TechCall_23oct2017

Agenda & Notes

TDWG report (Martin, Carolyn, Mike)
1. BHL Symposium about 60 attendees, Martin, Carolyn, Katie, Mariah, Dima, Tom presented one day. Lots of interest, great questions. Mike participated in another session the following day and gave a very clear presentation on BHL's data exports and APIs, also very well-received. Susan will share the links to watch the recorded sessions (Susan emailed the link to group).
Technical development and communications flow (Carolyn): For discussion, we'll review a DRAFT RACI matrix (i.e., who's Responsible, who's Accountable, who needs to be Consulted and who needs to be Informed) for Version 1.5 Work Packages identified at the Tech Meeting
https://docs.google.com/spreadsheets/d/1Efl9Ju4bjAvYwt47_Wm2tS2ZHY6LHPIxqNN0B1CZ9E0/edit?usp=sharing
Batch Articles (Mike) - status update. Any challenges or anything needed to move forward?
1. Nothing needed at this point. Should be pretty close at end of this week for testing.
2. Susan - volunteered. Been preparing spreadsheets for ingest into tool. Using column headings in requirements doc; seem a little chatty. Is there a template with column headings? Mike will send over what he has.
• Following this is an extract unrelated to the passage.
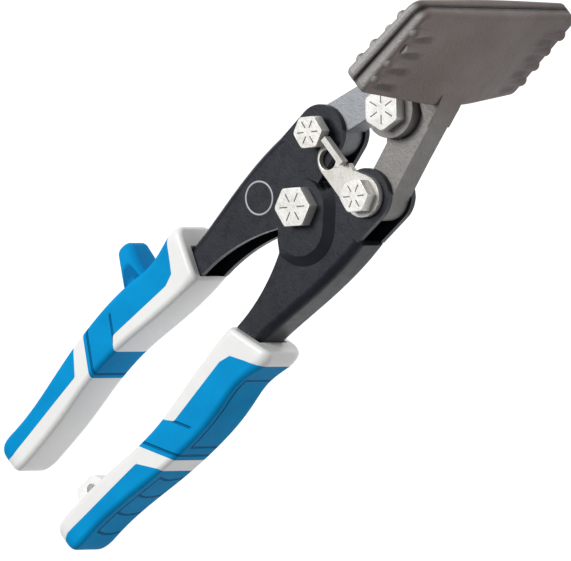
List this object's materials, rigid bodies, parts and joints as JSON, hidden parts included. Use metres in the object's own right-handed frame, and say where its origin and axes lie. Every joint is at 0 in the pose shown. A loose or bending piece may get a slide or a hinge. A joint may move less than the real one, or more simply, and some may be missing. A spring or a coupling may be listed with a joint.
{
  "type": "hand seamer",
  "caption": "Hand seamer for folding sheet metal, with wide flat jaws, compound-leverage handles, a swing latch and two-colour soft grips, shown closed and latched.",
  "frame": {"origin": "on the axis of the handle pivot bolt, midway between the two cheeks of the handle channels", "axes": "+X towards the jaw tip, +Y towards the handle with the thumb horn, +Z out of the bolt heads"},
  "size_m": [0.2172, 0.063, 0.0762],
  "materials": {
    "handle_paint": "satin near-black paint with a slight blue cast",
    "forged_steel": "bead-blasted forged steel, warm grey",
    "bright_zinc": "bright zinc plate",
    "nylon": "nylon locking ring",
    "spring_steel": "oiled spring wire",
    "white_shell": "hard white plastic, semi-gloss",
    "blue_pad": "soft blue elastomer, matte"
  },
  "bodies": {
    "right_handle": {"right_handle": "handle_paint", "handle_pivot_bolt": "bright_zinc", "handle_pivot_nut": "bright_zinc", "handle_pivot_nut_insert": "nylon", "pivot_spacer": "spring_steel", "opening_spring": "spring_steel", "right_link_bolt": "bright_zinc", "right_link_nut": "bright_zinc", "right_link_nut_insert": "nylon", "right_grip_shell": "white_shell", "right_grip_front_pad": "blue_pad", "right_grip_rear_pad": "blue_pad"},
    "left_handle": {"left_handle": "handle_paint", "left_link_bolt": "bright_zinc", "left_link_nut": "bright_zinc", "left_link_nut_insert": "nylon", "left_grip_shell": "white_shell", "left_grip_front_pad": "blue_pad", "left_grip_rear_pad": "blue_pad"},
    "left_jaw": {"left_jaw": "forged_steel", "jaw_pivot_bolt": "bright_zinc", "jaw_pivot_nut": "bright_zinc", "jaw_pivot_nut_insert": "nylon"},
    "right_jaw": {"right_jaw": "forged_steel"},
    "latch": {"latch": "bright_zinc"}
  },
  "joints": [
    {"name": "handle_pivot", "type": "hinge", "parent": "right_handle", "child": "left_handle", "pos_m": [0, 0, 0], "axis": [0, 0, -1], "range_deg": [0, 22]},
    {"name": "left_jaw_link", "type": "hinge", "parent": "left_handle", "child": "left_jaw", "pos_m": [0.0187, 0.0125, 0], "axis": [0, 0, 1], "range_deg": [0, 19.86]},
    {"name": "right_jaw_link", "type": "hinge", "parent": "right_handle", "child": "right_jaw", "pos_m": [0.0187, -0.0125, 0], "axis": [0, 0, -1], "range_deg": [0, 19.86]},
    {"name": "latch_pivot", "type": "hinge", "parent": "right_handle", "child": "latch", "pos_m": [0.0187, -0.0125, 0], "axis": [0, 0, -1], "range_deg": [0, 57.5]}
  ],
  "couplings": [
    {"joint": "left_jaw_link", "follows": "handle_pivot", "ratio": 0.8935},
    {"joint": "right_jaw_link", "follows": "handle_pivot", "ratio": 0.8935},
    {"joint": "latch_pivot", "follows": "handle_pivot", "ratio": 2.6}
  ]
}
Certain titles are in production but not beta database; so shifted focus to Annals of Carnegie Musuem and an Arnold Arboretum publication. Both we have significant amounts of article metadata from publisher. Deliberately exercising all features in code; diacritics, page numbers vs page ids. Can either run herself or make available to Mike, or to anyone else who wants to test.
Full Text (Mike and Joel) - UI feedback from Martin; next steps. Any challenges or anything needed to move forward?
1. Nothing new to report since Tech Meeting.
Faceted search and metadata creation for images (Ari and Joel) - From Ari: One of the things I'd like to suggest to BHL is to provide a "beta search" that provides best guesses for scientific names of illustrations. When we'd talked about this in June, Mike explained this as hard but doable. I'd like to flesh out this idea further. In your mind, what kind of time and resources would be involved? How would this be different from the current search result model and upcoming full text search model? Do you see any benefits or drawbacks to this and why? An alternative would be to allow crowdsourced correction of these results rather than messy results, or a combination of the two (so corrections on an ongoing basis.) Any opinions on the above would be very useful.
1. Verify if we have page type as a filter for scientific name searches in full text requirements (CAS to check). Following the call, CAS checked requirementshttps://docs.google.com/document/d/1uEQcZPfGSUjuW_xSvVZQNXQ4lkLSZ3C-cgEHCTa8blM/edit?usp=sharing and found the following mentions:

Facets (p.3)
Fields to facet on are (in this order?)
Type (Book, Journal, Field Books, Article, etc)
Author
Date of Publication
Contributor
Subject
Language

Within-book Searching (p.4)
The results will include links to the page of the book that contain the search term along with a text snippet with the search term highlighted. The results will also include facets for Page Type and Scientific Name.

INDEX 2: Pages (p.7-8)
Includes the text of each page.
Names are attributes of pages.
Enables drilling into a given book/segment to find pages matching search term.
Enables searches for a name on any page in any book.
Enables faceting pages by scientific name or page type.
Search term highlight within the search results

A request came into add "suppl." to the piece types in Macaw for page-level metadata. These are sent to IA in the scandata.xml <piece> info. A) Should we? B) How will BHL react?
1. Issue, part, piece. Request to add suppl. as an option.
2. CAS - check with Bianca and cataloging group.
3. Hard-coded 3 possibilities in paginator. Issue, number, part. Pre-fix and pick the value. Don't think it would be a huge deal to add one to the drop-down. Is it displayed anywhere? Don't think it's displayed anywhere. But might be used to resolve things. Not sure if it's used at all.
4. Joel going to look for an example of it.
5. Susan - I think we export the value, only the numeric portion in a citation. Cascading subdivisions - what you label it is not as important as a cascading subdivision.
6. Mike - it may not be as simple as adding to drop-down. Not sure how data harvester pulls from IA.
7. CAS - send around the request from Chloe (sent)
HTTPS - wondering if we have a regression test bucket? If we have a full set of tests that need to happen when certain changes happen. Going forward we'll want to think about impact. Regression test bucket with as many tests automated as possible. Usually you design those as part of the development process. We could identify what we found as failures this time. Normally as part of development process. Some place where people can see them. Then automate them. If we had this, we could recruit additional people to run the tests. Everything that can be automated. Test Plan document we can start with.
Author Names - added BHL Cataloging Group to RACI to be consulted on authorities for author names. Also, OpenRefine has reconciliation capabilities. You can have a column (like in a spreadsheet), run code, compare values with external data source could be VIAF. Might be good to run against BHL author names. One strategy to consider as we're building out the tasks and requirements for this work package.